There was a point in the fifth inning where Scott Franzke and Larry Andersen went on a long digression about pitchers (and then position players) with last names that are also colors. That came courtesy of Rockies pitcher John Gray. The best name either one came up with? Jimmy Lavender. Real guy!

Do you want to know about the noise I made when Freddy Galvis, who was batting in the fifth with the bases loaded and two outs, lined out hard to end the inning? No. You don’t. I promise you don’t. It was like a cat being strangled in the throat of a woman vomiting up an eight-course dinner. At that point, I just shoved a bunch of cotton candy in my mouth, because there was a store-made bag of cotton candy in our house for some reason. And since I was watching the Phillies, I felt I deserved it.

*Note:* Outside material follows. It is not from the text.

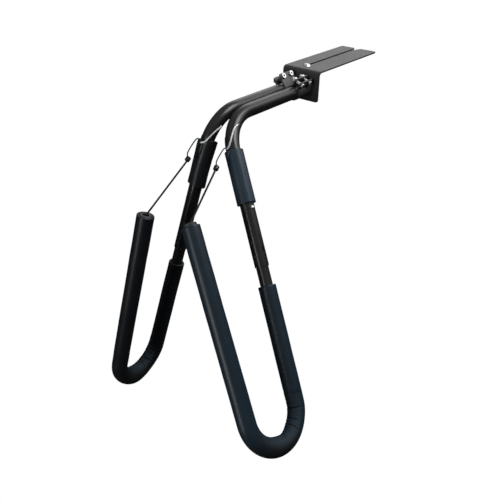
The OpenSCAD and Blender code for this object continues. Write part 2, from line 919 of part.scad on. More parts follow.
mounting_plate();
plate_bolt();
plate_washer();
plate_nut();
clamp(LEFT);  // clamp_left
clamp(RIGHT);  // clamp_right
clamp_screws(LEFT);  // clamp_screws_left
clamp_screws(RIGHT);  // clamp_screws_right
clamp_nuts(LEFT);  // clamp_nuts_left
clamp_nuts(RIGHT);  // clamp_nuts_right
arm_tube(LEFT);  // arm_tube_left
arm_tube(RIGHT);  // arm_tube_right
arm_pad(LEFT);  // arm_pad_left
arm_pad(RIGHT);  // arm_pad_right
wear_strip(LEFT);  // wear_strip_left
wear_strip(RIGHT);  // wear_strip_right
wire_hook(LEFT);  // wire_hook_left
wire_hook(RIGHT);  // wire_hook_right
cord_bead(LEFT);  // cord_bead_left
cord_bead(RIGHT);  // cord_bead_right
hook_tube(LEFT);  // hook_tube_left
hook_tube(RIGHT);  // hook_tube_right
hook_pad(LEFT);  // hook_pad_left
hook_pad(RIGHT);  // hook_pad_right
end_cap(LEFT);  // end_cap_left
end_cap(RIGHT);  // end_cap_right
elastic_cord(LEFT);  // elastic_cord_left
elastic_cord(RIGHT);  // elastic_cord_right
cord_knot(LEFT);  // cord_knot_left
cord_knot(RIGHT);  // cord_knot_right
button_spring(LEFT);  // button_spring_left
button_spring(RIGHT);  // button_spring_right
snap_button(LEFT);  // snap_button_left
snap_button(RIGHT);  // snap_button_right
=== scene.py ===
import math
import random

import bmesh
import bpy
from mathutils import Matrix, Vector


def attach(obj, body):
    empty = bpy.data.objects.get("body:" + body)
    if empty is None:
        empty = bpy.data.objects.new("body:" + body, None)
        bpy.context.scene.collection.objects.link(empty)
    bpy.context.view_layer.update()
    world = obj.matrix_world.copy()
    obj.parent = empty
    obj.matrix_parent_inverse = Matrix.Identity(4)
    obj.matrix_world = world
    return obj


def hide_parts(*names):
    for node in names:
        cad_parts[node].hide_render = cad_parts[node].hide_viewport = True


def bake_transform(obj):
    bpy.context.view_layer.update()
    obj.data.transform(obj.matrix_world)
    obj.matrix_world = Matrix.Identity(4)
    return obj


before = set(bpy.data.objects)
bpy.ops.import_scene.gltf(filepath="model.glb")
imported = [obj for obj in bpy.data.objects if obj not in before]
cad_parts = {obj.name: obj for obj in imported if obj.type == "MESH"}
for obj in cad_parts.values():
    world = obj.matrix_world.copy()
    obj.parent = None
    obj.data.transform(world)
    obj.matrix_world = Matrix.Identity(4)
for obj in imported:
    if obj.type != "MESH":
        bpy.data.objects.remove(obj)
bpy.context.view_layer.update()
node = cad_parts
bpy.ops.object.select_all(action="DESELECT")

# The camera stands at the front right, above the arms, and looks down at the rack as it hangs
# from its plate. The lens takes in the whole rack with a wide white border.
bpy.ops.object.camera_add(location=(0.6381, -0.9399, 0.2931))
camera = bpy.context.object
aim = Vector((0.0, -0.1906, -0.3630))
camera.rotation_euler = (aim - camera.location).to_track_quat("-Z", "Y").to_euler()
camera.data.sensor_width = 36.0
camera.data.lens = 37.894
bpy.context.scene.camera = camera
bpy.context.scene.view_settings.view_transform = "Standard"

# The floor lies well below the hooks: white to the camera, and dark to the light that reaches the
# rack. A studio sky lights the rack from above, bright overhead and dim at the sides, and shows
# plain white wherever the camera sees past the rack.
bpy.ops.mesh.primitive_plane_add(size=14, location=(0, 0, -2.1))
floor = bpy.context.object
floor.name = "floor"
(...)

The single best moment of the night came with two outs in the top of the ninth inning. Freddy Galvis was batting with Andres Blanco on second and Daniel Nava in the on-deck circle. Galvis hit a pop up to shallow left field that looked like it was going to be caught. And Blanco, running casually from second to third toward home base, wasn’t looking. He assumed the ball would be caught, and about 34 of the way to home plate, he started to peel off toward the dugout.

Only the ball wasn’t caught. It wasn’t an out. Daniel Nava apparently had to tell Blanco, and he doubled back and slid into home.

That right there is the 2017 Phillies season in a nutshell.